From The Pueblo Chieftain (Jon Pompia):
Since July, Rodriguez said Pueblo has received 35.4 inches of moisture, with the normal value being 29.5 inches…
As for mountain snowpack, it’s about 90% average for the Arkansas River basin, said Chris Woodka, senior policy and issues manager for the Southeastern Colorado Water Conservancy District.
“We are doing better (115%) in the headwaters of the Arkansas River, and at higher elevations above 11,000 feet,” Woodka explained. “In the Colorado River basin, which provides imports to Colorado Springs, Pueblo, Pueblo West and the Southeastern District, snowpack is just about average, but a little above average (120%) in the Roaring Fork basin, which supplies the Fryingpan-Arkansas Project.
“We are anticipating better-than-average imports, provided that conditions remain near normal.”
After a good start in December followed by a lackluster January, Woodka said, “overall, I would characterize the snow accumulation as steady throughout February and March.
“Snowpack has been declining in April because of warmer temperatures.
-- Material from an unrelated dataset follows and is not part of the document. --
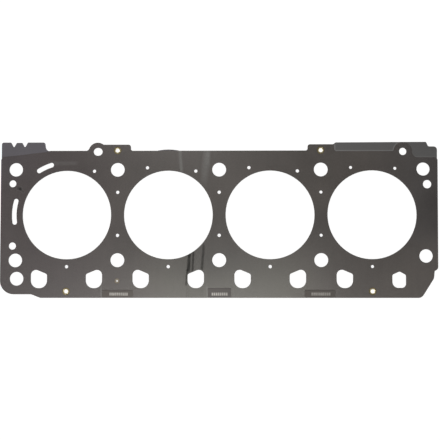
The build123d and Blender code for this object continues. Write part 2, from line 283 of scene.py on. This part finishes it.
def bare_plate():
    """Cold-rolled distance plate: dull grey, faint rolling lines, pale marks in the label windows."""
    t = Tree("plate_steel")
    cloud = t.noise(0.03, 3.0, 0.55, offset=(3, 40, 0))
    lines = t.noise(0.9, 3.0, 0.65, stretch=(0.035, 1, 1))
    grain = t.noise(2.2, 3.0, 0.6)
    top = t.facing_up()
    value = t.total(t.ramp(cloud, 0.3, 0.7, 0.95, 1.05), t.ramp(lines, 0.25, 0.75, -0.05, 0.05), t.ramp(grain, 0.2, 0.8, -0.03, 0.03))
    # bright margin where the coated sheet stops, along the strip and round its two ends: partly bare steel,
    # partly a painted highlight where the sheet's cut edge catches the light
    bare_margin_glint = t.maximum(
        t.mul(t.band(t.y, 68.2, 70.05, 0.35), t.band(t.x, 124.0, 190.5, 0.6)),
        t.mul(t.band(t.x, 124.0, 126.0, 0.4), t.band(t.y, 69.5, 76.5, 0.6)),
        t.mul(t.mul(t.ramp(t.radius(198.7, 68.75), 10.7, 11.5, 1.0, 0.0), t.ramp(t.x, 197.0, 199.0, 1.0, 0.0)), t.ramp(t.y, 68.5, 70.0)),
        t.mul(t.mul(t.band(t.y, 61.5, 63.4, 0.5), t.band(t.x, 208.0, 235.0, 1.5)), 0.35),
    )
    # generic marks: a row of plain upright ticks in each label window
    marks = None
    for m0, m1, strength in WINDOW_MARKS:
        count = round((m1 - m0) / 2.1)
        pitch = (m1 - m0) / count
        phase = t.math("FRACT", t.mul(t.math("SUBTRACT", t.x, m0), 1.0 / pitch))
        tick = t.mul(t.band(phase, 0.13, 0.87, 0.12), t.rect(m0, m1, -87.1, -84.0, 0.30))
        tick = t.mul(tick, strength)
        marks = tick if marks is None else t.add(marks, tick)
    marks = t.mul(t.mul(marks, t.ramp(t.noise(0.35, 2.0, 0.5), 0.3, 0.7, 0.65, 1.0)), top)
    bare_margin_glint = t.mul(bare_margin_glint, top)
    base = t.mix(t.ramp(t.x, -180.0, 130.0), (0.1540, 0.1480, 0.1655), (0.1700, 0.1700, 0.1710))
    # behind the label windows it is browner
    base = t.mix(t.ramp(t.y, -70.0, -40.0, 1.0, 0.0), base, (0.1720, 0.1600, 0.1500))
    base = t.mix(t.ramp(t.radius(0.0, -84.0), 16.0, 24.0, 1.0, 0.0), base, (0.1740, 0.1650, 0.1600))
    base = t.shade(base, t.ramp(t.radius(108.0, -86.0), 22.0, 34.0, 0.88, 1.0))
    # painted shadow of the coated sheet's cut edge, just under the upper edge of each window
    window_edge_shadow = t.maximum(
        t.rect(-127.0, -92.0, -82.3, -80.6, 0.35),
        t.rect(-13.0, 13.5, -80.2, -78.5, 0.35),
        t.rect(91.0, 126.0, -82.2, -80.5, 0.35),
    )
    # darkened by the painted edge shadow under each window's upper edge, then brightened by the margin with its
    # painted highlight
    value = t.mul(value, t.ramp(window_edge_shadow, 0.0, 1.0, 1.0, 0.82, smooth=False))
    color = t.shade(base, t.mul(value, t.add(t.mul(bare_margin_glint, 0.45), 1.0)))
    color = t.mix(marks, color, (0.64, 0.63, 0.60))
    color = t.mix(t.upright(), color, (0.075, 0.075, 0.077))
    t.put(color, t.bsdf.inputs["Base Color"])
    t.bsdf.inputs["Metallic"].default_value = 1.0
    t.put(t.ramp(t.add(t.mul(lines, 0.5), t.mul(cloud, 0.5)), 0.3, 0.7, 0.50, 0.60), t.bsdf.inputs["Roughness"])
    t.put(t.bump(lines, 0.10, 0.00003), t.bsdf.inputs["Normal"])
    return t.mat


def stopper_shim():
    t = Tree("shim_steel")
    lines = t.noise(1.2, 2.0, 0.6, stretch=(0.05, 1, 1))
    t.put(t.shade((0.42, 0.42, 0.42), t.ramp(lines, 0.25, 0.75, 0.92, 1.08)), t.bsdf.inputs["Base Color"])
    t.bsdf.inputs["Metallic"].default_value = 1.0
    t.put(t.ramp(lines, 0.3, 0.7, 0.30, 0.38), t.bsdf.inputs["Roughness"])
    return t.mat


EYELETS = ((-110.2, 70.0), (110.0, 70.0), (-165.2, -82.6), (165.0, -82.6))
RIVET = (-110.2, -71.4)


def rolled_brass():
    """Eyelets: pale brass on the rolled mouth and in the bore, partly polished brass and partly a painted
    highlight where the rolled mouth catches the light; dull olive on the flange.
    """
    t = Tree("eyelet_brass")
    grain = t.noise(2.5, 3.0, 0.6)
    r = None
    for cx, cy in EYELETS:
        one = t.radius(cx, cy)
        r = one if r is None else t.math("MINIMUM", r, one)
    dull = t.ramp(t.add(r, t.ramp(grain, 0.3, 0.7, -0.12, 0.12)), 2.42, 2.80)
    color = t.mix(dull, (0.74, 0.68, 0.48), (0.148, 0.124, 0.064))
    t.put(t.shade(color, t.ramp(grain, 0.25, 0.75, 0.85, 1.15)), t.bsdf.inputs["Base Color"])
    t.bsdf.inputs["Metallic"].default_value = 1.0
    t.put(t.mixf(dull, 0.22, t.ramp(grain, 0.25, 0.75, 0.34, 0.48)), t.bsdf.inputs["Roughness"])
    t.put(t.bump(grain, 0.15, 0.00005), t.bsdf.inputs["Normal"])
    return t.mat


def dull_rivet():
    """Centre rivet: grey-brown flange, brighter at the small bore."""
    t = Tree("rivet_steel")
    grain = t.noise(2.5, 3.0, 0.6)
    dull = t.ramp(t.radius(*RIVET), 1.15, 1.6)
    color = t.mix(dull, (0.33, 0.31, 0.27), (0.165, 0.145, 0.112))
    t.put(t.shade(color, t.ramp(grain, 0.25, 0.75, 0.85, 1.15)), t.bsdf.inputs["Base Color"])
    t.bsdf.inputs["Metallic"].default_value = 1.0
    t.put(t.ramp(grain, 0.25, 0.75, 0.34, 0.46), t.bsdf.inputs["Roughness"])
    t.put(t.bump(grain, 0.15, 0.00005), t.bsdf.inputs["Normal"])
    return t.mat


def pale_floor():
    """White sweep that glows a little, like the lit backing of a studio shot."""
    t = Tree("pale_floor")
    t.bsdf.inputs["Base Color"].default_value = (0.30, 0.30, 0.30, 1.0)
    t.bsdf.inputs["Roughness"].default_value = 0.9
    t.bsdf.inputs["Specular IOR Level"].default_value = 0.0
    t.bsdf.inputs["Emission Color"].default_value = (1.0, 1.0, 1.0, 1.0)
    t.bsdf.inputs["Emission Strength"].default_value = 0.90
    return t.mat


coat, plate, shim, brass, rivet = coated_sheet(), bare_plate(), stopper_shim(), rolled_brass(), dull_rivet()


def give(node, material):
    mesh = nodes[node].data
    if not mesh.materials:
        mesh.materials.append(material)
    for i in range(len(mesh.materials)):
        mesh.materials[i] = material


for name in ("upper_sheet", "lower_sheet"):
    give(name, coat)
give("distance_plate", plate)
for i in range(1, 5):
    give(f"stopper_ring_{i}", shim)
    give(f"eyelet_{i}", brass)
give("centre_rivet", rivet)

# -------------------------------------------------------------------- stage
z_floor = cad_lo.z
bpy.ops.mesh.primitive_plane_add(size=8.0, location=(0, 0, z_floor))
floor = bpy.context.active_object
floor.name = "floor"
floor.data.materials.append(pale_floor())

# ------------------------------------------------------------------- camera
ROT = Matrix.Rotation(math.radians(0.0613), 3, "Z") @ Matrix.Rotation(math.radians(-0.754), 3, "Y") @ Matrix.Rotation(math.radians(-3.163), 3, "X")
T = Vector((-0.90, 5.67, -1119.76)) * MM
cam_data = bpy.data.cameras.new("camera")
cam_data.sensor_width = 36.0
cam_data.lens = 36.0 * 1036.0 / 440.0
cam_data.clip_start = 0.01
cam = bpy.data.objects.new("camera", cam_data)
scene.collection.objects.link(cam)
place = -(ROT.transposed() @ T) + Vector((0, 0, 1.40 * MM))
cam.matrix_world = Matrix.Translation(place) @ ROT.transposed().to_4x4()
scene.camera = cam


# ------------------------------------------------------------------- lights
def area(name, where, size, watts, aim=(0, 0, 0), tint=(1, 1, 1)):
    data = bpy.data.lights.new(name, "AREA")
    data.shape = "RECTANGLE"
    data.size, data.size_y = size
    data.energy = watts
    data.color = tint
    o = bpy.data.objects.new(name, data)
    scene.collection.objects.link(o)
    o.location = where
    o.rotation_euler = (Vector(aim) - Vector(where)).to_track_quat("-Z", "Y").to_euler()
    return o


# Ceiling panels, which the satin coat mirrors softly. Their places give the long
# bright patch at the middle of the lower edge and the paler left end.
WARM = (1.03, 1.0, 0.965)
for i, (x, y, watts) in enumerate((
    (-0.75, -0.30, 1.0), (-0.45, -0.30, 2.1), (-0.15, -0.30, 3.2), (0.15, -0.30, 3.8), (0.75, -0.30, 1.3),
    (-1.35, 0.60, 7.4), (-0.45, 0.60, 0.4), (-0.15, 0.60, 2.9), (0.45, 0.60, 0.6), (-1.05, 0.0, 0.8),
)):
    area(f"panel_{i}", (x, y, 2.5), (0.3, 0.3), watts, aim=(x, y, 0), tint=WARM)

world = bpy.data.worlds.new("studio")
scene.world = world
world.use_nodes = True
# A white room with a dark ceiling, plain white where the camera sees it.
wt = world.node_tree
background = wt.nodes["Background"]
background.inputs["Color"].default_value = (1, 1, 1, 1)
direction = wt.nodes.new("ShaderNodeTexCoord").outputs["Generated"]
split = wt.nodes.new("ShaderNodeSeparateXYZ")
wt.links.new(direction, split.inputs[0])
walls = wt.nodes.new("ShaderNodeMapRange")
walls.interpolation_type = "SMOOTHSTEP"
for key, v in (("From Min", 0.25), ("From Max", 0.80), ("To Min", 0.75), ("To Max", 0.0)):
    walls.inputs[key].default_value = v
wt.links.new(split.outputs[2], walls.inputs["Value"])
rays = wt.nodes.new("ShaderNodeLightPath")
pick = wt.nodes.new("ShaderNodeMix")
pick.data_type = "FLOAT"
wt.links.new(rays.outputs["Is Camera Ray"], pick.inputs["Factor"])
wt.links.new(walls.outputs["Result"], pick.inputs[2])
pick.inputs[3].default_value = 1.15
wt.links.new(pick.outputs[0], background.inputs["Strength"])

scene.view_settings.view_transform = "Standard"
scene.view_settings.look = "None"
scene.view_settings.exposure = 0.0
scene.view_settings.gamma = 1.0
The most recent snow may provide a slight bump, but is not a game-changer.”
Water storage is higher than normal, Woodka said, and plans call for “bringing over a little more water from the Western Slope, if conditions remain favorable.”
From The Pagosa Sun (Chris Mannara):
[San Juan River] Snow water equivalency (SWE) data has seen a decrease since last week as totals fell from 25.9 inches to 23.9 inches. The SWE median has slightly increased, however, going from 32.2 inches to 32.3 inches.
This week, SWE data is 74 percent of median. Last week, it was 80.4 percent of median.
Precipitation data remains unchanged since last week, remaining at 26.5 inches. The precipitation median has increased, however, from 34 inches to 35.7 inches.
This week, precipitation data is 79.9 percent of median. Last week, it was 74.2 percent of median.